PROBLEM TO SOLVE: Quote verbatim the span of lines that begins the listing below and closes with the line containing "import * as THREE from 'three';".

DATASET CONTENT:
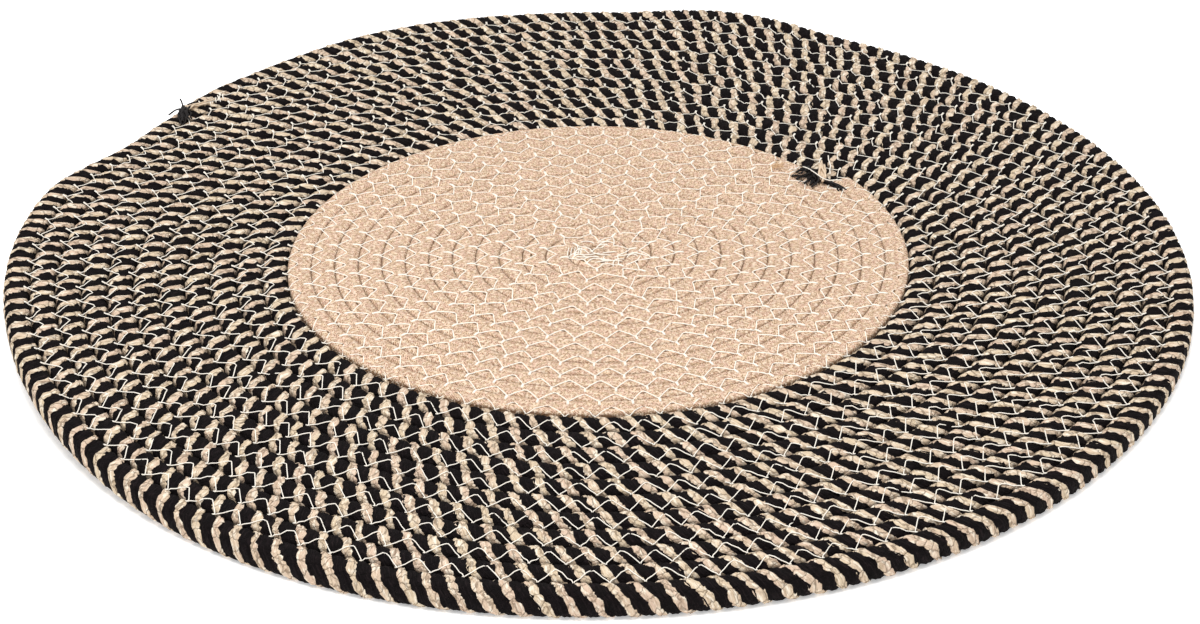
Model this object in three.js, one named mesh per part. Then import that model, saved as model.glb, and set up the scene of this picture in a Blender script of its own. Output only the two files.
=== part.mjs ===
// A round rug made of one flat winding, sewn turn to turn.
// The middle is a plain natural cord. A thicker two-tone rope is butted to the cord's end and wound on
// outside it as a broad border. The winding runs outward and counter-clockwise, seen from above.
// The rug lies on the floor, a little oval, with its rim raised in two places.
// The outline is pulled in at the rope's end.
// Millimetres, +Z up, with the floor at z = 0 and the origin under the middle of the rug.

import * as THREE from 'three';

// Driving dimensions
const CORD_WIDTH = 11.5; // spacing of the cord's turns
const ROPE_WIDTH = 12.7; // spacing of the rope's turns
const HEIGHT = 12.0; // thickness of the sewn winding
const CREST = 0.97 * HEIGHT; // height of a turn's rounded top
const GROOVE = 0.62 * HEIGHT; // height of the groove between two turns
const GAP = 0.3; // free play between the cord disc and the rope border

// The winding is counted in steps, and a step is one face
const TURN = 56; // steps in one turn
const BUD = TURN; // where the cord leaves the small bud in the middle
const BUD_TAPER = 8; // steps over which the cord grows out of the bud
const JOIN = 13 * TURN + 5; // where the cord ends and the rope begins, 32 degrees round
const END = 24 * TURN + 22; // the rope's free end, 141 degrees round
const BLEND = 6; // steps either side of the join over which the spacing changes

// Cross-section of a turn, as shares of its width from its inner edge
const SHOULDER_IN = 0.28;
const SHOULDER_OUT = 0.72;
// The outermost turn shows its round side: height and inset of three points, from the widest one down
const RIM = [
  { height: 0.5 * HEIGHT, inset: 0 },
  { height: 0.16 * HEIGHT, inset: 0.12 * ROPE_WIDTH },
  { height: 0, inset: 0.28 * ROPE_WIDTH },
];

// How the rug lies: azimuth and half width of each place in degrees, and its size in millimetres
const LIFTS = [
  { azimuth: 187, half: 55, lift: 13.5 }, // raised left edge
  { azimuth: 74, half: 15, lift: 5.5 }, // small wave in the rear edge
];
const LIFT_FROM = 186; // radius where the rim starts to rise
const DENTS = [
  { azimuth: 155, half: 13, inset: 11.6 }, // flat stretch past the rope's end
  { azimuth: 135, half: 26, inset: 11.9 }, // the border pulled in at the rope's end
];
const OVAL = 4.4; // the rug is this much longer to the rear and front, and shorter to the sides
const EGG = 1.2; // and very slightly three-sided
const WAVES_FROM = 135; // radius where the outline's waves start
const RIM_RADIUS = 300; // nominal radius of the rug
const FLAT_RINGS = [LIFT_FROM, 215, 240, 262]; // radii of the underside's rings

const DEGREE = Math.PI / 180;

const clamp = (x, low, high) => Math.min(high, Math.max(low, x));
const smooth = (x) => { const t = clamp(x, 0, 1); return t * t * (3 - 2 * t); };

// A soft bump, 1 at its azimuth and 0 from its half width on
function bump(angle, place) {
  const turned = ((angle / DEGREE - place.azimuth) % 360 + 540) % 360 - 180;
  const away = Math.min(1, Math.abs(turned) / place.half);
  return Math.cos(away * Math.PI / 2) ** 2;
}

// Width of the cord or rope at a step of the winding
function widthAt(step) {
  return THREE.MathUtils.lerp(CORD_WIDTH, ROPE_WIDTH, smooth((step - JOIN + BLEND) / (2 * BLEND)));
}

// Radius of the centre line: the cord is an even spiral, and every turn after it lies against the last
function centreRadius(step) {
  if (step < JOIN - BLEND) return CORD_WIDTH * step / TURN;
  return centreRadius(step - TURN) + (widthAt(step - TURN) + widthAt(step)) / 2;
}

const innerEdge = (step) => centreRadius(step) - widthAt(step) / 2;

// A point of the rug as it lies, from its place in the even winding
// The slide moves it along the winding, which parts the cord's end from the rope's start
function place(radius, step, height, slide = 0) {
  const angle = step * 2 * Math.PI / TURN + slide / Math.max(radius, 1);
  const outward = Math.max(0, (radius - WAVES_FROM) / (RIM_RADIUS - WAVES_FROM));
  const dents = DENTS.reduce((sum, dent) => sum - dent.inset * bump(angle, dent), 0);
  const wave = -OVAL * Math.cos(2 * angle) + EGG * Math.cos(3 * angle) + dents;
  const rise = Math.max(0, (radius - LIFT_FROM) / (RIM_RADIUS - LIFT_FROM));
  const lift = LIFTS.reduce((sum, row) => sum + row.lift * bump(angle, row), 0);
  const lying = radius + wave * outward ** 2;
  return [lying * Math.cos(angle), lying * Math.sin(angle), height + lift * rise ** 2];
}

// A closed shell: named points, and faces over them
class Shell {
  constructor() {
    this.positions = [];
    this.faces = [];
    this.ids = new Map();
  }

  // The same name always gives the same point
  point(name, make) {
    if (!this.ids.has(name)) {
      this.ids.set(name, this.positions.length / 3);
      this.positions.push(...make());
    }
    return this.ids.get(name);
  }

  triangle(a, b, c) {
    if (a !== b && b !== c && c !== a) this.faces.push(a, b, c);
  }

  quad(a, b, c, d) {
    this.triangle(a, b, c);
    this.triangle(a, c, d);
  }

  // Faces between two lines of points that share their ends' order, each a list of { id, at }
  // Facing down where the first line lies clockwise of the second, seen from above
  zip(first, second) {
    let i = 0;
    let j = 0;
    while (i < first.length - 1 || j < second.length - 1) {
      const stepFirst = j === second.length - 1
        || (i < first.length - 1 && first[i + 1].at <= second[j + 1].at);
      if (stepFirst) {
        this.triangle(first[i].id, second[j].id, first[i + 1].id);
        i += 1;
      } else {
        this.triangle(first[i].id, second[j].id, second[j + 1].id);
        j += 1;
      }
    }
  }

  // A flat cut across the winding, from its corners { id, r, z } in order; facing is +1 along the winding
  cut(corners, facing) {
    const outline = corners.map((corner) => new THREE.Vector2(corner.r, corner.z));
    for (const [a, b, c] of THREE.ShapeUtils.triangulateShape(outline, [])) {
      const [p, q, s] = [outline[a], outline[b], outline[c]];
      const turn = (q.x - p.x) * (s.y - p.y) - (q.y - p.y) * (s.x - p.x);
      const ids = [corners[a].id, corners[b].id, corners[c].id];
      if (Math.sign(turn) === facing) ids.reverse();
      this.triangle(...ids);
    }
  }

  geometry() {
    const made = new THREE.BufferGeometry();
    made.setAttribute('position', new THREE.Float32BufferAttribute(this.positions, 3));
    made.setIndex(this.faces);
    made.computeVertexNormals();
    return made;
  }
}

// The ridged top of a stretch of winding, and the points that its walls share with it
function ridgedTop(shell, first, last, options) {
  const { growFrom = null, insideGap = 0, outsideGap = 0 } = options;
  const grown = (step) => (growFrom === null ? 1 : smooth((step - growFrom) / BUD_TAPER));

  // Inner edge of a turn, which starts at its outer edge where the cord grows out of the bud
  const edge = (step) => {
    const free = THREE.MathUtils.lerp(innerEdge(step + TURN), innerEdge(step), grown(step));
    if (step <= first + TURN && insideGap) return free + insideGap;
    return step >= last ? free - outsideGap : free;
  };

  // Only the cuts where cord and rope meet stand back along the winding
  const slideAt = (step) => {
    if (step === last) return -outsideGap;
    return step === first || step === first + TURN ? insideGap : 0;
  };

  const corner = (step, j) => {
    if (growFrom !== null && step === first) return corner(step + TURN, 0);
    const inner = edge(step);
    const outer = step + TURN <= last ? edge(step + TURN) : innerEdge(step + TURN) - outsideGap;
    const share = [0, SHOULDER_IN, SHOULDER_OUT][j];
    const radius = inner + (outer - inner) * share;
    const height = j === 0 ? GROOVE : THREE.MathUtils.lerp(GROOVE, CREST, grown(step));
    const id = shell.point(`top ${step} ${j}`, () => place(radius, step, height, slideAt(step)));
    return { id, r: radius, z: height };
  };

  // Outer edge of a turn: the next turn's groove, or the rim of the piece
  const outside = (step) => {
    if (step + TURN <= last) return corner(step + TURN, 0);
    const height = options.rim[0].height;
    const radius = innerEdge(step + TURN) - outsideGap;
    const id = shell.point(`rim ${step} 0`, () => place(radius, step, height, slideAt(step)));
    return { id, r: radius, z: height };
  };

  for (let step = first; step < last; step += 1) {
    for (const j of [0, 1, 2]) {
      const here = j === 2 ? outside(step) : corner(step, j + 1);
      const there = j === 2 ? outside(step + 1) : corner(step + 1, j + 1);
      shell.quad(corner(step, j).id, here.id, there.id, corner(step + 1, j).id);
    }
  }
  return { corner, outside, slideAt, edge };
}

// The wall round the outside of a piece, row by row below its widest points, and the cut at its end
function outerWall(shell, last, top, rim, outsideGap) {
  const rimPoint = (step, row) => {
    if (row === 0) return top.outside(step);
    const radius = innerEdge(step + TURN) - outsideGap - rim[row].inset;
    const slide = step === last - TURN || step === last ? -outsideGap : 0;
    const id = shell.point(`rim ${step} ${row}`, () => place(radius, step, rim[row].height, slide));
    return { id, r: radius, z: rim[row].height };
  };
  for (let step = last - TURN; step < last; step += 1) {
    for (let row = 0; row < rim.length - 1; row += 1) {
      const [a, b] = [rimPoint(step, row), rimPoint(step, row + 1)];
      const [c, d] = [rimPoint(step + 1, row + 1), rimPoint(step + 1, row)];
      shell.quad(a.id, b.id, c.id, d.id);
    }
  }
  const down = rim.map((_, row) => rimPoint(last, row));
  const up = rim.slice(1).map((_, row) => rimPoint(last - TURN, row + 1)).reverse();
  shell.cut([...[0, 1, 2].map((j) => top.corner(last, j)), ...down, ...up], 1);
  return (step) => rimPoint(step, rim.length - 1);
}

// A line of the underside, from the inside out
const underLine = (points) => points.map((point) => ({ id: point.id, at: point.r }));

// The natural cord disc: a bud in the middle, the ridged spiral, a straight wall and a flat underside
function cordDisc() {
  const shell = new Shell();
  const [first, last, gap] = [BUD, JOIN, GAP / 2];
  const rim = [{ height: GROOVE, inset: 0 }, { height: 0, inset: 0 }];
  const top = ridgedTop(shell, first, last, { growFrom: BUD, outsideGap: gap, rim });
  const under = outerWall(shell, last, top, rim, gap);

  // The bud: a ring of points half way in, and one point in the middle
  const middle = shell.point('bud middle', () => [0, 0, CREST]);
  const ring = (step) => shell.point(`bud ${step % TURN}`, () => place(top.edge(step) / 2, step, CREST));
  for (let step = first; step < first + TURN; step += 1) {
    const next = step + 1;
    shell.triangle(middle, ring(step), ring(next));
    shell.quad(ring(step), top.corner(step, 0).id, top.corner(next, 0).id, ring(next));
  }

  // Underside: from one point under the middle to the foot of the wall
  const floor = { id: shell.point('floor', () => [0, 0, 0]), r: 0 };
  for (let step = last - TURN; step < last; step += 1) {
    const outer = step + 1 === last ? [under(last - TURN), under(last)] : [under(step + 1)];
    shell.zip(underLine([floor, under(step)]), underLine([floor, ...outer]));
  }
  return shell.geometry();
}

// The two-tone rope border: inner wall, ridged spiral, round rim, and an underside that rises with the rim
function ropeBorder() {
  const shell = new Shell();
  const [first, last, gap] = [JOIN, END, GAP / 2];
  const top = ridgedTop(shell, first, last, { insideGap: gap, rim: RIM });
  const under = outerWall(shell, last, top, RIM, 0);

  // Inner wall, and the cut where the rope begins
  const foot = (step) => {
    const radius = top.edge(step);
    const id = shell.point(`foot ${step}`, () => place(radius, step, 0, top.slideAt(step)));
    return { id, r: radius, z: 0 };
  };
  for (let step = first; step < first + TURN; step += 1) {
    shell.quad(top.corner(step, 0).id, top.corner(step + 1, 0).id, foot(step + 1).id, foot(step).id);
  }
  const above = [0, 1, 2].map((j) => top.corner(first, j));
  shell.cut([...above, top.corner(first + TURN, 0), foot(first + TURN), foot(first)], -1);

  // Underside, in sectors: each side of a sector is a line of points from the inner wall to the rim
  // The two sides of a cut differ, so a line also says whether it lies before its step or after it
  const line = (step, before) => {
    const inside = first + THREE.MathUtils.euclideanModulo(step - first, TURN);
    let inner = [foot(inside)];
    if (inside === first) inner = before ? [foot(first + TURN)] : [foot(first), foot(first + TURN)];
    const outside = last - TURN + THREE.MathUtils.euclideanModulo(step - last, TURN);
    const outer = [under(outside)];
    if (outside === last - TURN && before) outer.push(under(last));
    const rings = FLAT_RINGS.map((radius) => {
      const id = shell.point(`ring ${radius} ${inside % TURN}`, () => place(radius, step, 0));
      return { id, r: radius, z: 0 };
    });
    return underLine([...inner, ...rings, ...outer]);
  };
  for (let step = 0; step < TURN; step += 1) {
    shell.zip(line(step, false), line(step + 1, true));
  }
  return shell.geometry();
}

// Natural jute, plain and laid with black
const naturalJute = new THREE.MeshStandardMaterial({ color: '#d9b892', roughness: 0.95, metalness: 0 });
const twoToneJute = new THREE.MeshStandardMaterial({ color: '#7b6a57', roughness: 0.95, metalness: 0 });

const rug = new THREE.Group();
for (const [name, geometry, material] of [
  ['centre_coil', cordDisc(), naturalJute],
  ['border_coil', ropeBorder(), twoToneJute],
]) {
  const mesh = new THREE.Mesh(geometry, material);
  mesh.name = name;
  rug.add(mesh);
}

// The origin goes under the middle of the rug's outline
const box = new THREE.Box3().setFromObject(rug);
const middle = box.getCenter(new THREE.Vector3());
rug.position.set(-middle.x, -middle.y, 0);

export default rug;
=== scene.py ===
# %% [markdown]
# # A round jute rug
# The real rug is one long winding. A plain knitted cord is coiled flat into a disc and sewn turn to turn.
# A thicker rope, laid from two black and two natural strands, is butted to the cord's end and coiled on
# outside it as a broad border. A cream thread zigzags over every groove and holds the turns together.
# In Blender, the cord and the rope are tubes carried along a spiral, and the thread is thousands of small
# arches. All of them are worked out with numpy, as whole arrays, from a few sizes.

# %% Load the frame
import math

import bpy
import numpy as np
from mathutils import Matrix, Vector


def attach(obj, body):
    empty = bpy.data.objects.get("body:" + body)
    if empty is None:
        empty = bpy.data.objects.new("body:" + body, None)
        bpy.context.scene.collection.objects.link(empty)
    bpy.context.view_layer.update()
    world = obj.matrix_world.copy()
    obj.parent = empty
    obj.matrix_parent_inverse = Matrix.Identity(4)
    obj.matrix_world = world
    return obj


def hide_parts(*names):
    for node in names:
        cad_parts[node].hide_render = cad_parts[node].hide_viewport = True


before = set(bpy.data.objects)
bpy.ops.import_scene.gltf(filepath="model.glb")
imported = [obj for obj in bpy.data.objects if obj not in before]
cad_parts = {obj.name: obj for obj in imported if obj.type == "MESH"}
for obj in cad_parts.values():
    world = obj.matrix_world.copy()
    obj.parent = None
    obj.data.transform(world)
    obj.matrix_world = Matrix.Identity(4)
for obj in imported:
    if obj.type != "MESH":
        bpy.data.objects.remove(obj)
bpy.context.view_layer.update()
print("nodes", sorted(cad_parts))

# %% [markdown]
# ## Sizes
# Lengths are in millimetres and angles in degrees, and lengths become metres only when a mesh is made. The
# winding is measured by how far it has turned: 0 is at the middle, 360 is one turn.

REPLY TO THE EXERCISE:
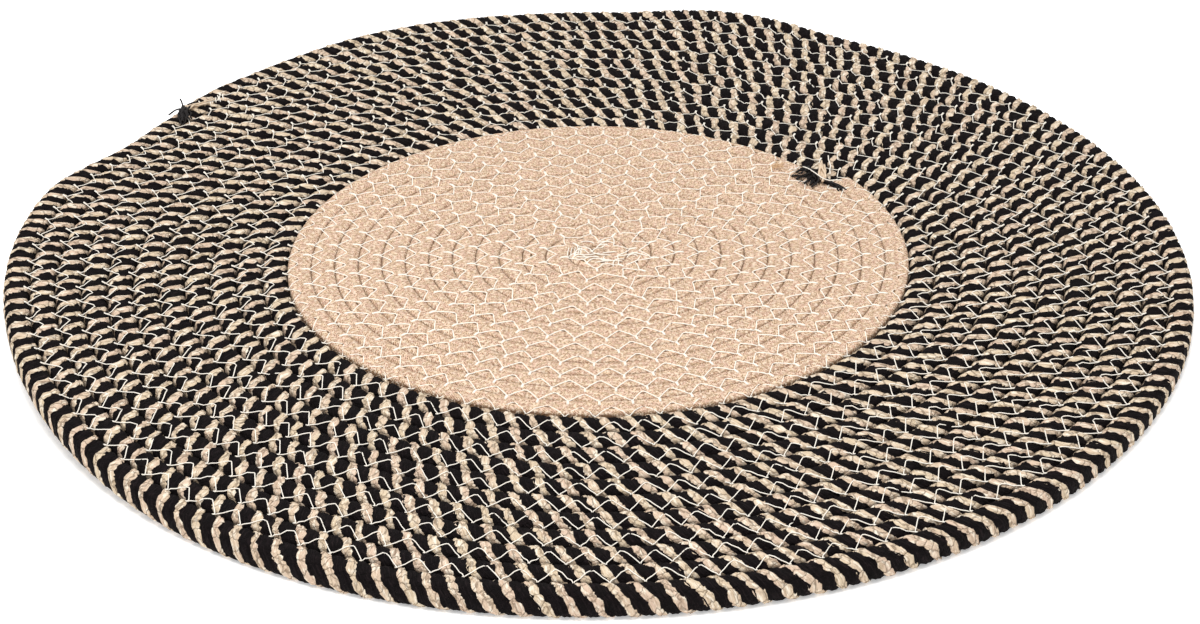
Model this object in three.js, one named mesh per part. Then import that model, saved as model.glb, and set up the scene of this picture in a Blender script of its own. Output only the two files.
=== part.mjs ===
// A round rug made of one flat winding, sewn turn to turn.
// The middle is a plain natural cord. A thicker two-tone rope is butted to the cord's end and wound on
// outside it as a broad border. The winding runs outward and counter-clockwise, seen from above.
// The rug lies on the floor, a little oval, with its rim raised in two places.
// The outline is pulled in at the rope's end.
// Millimetres, +Z up, with the floor at z = 0 and the origin under the middle of the rug.

import * as THREE from 'three';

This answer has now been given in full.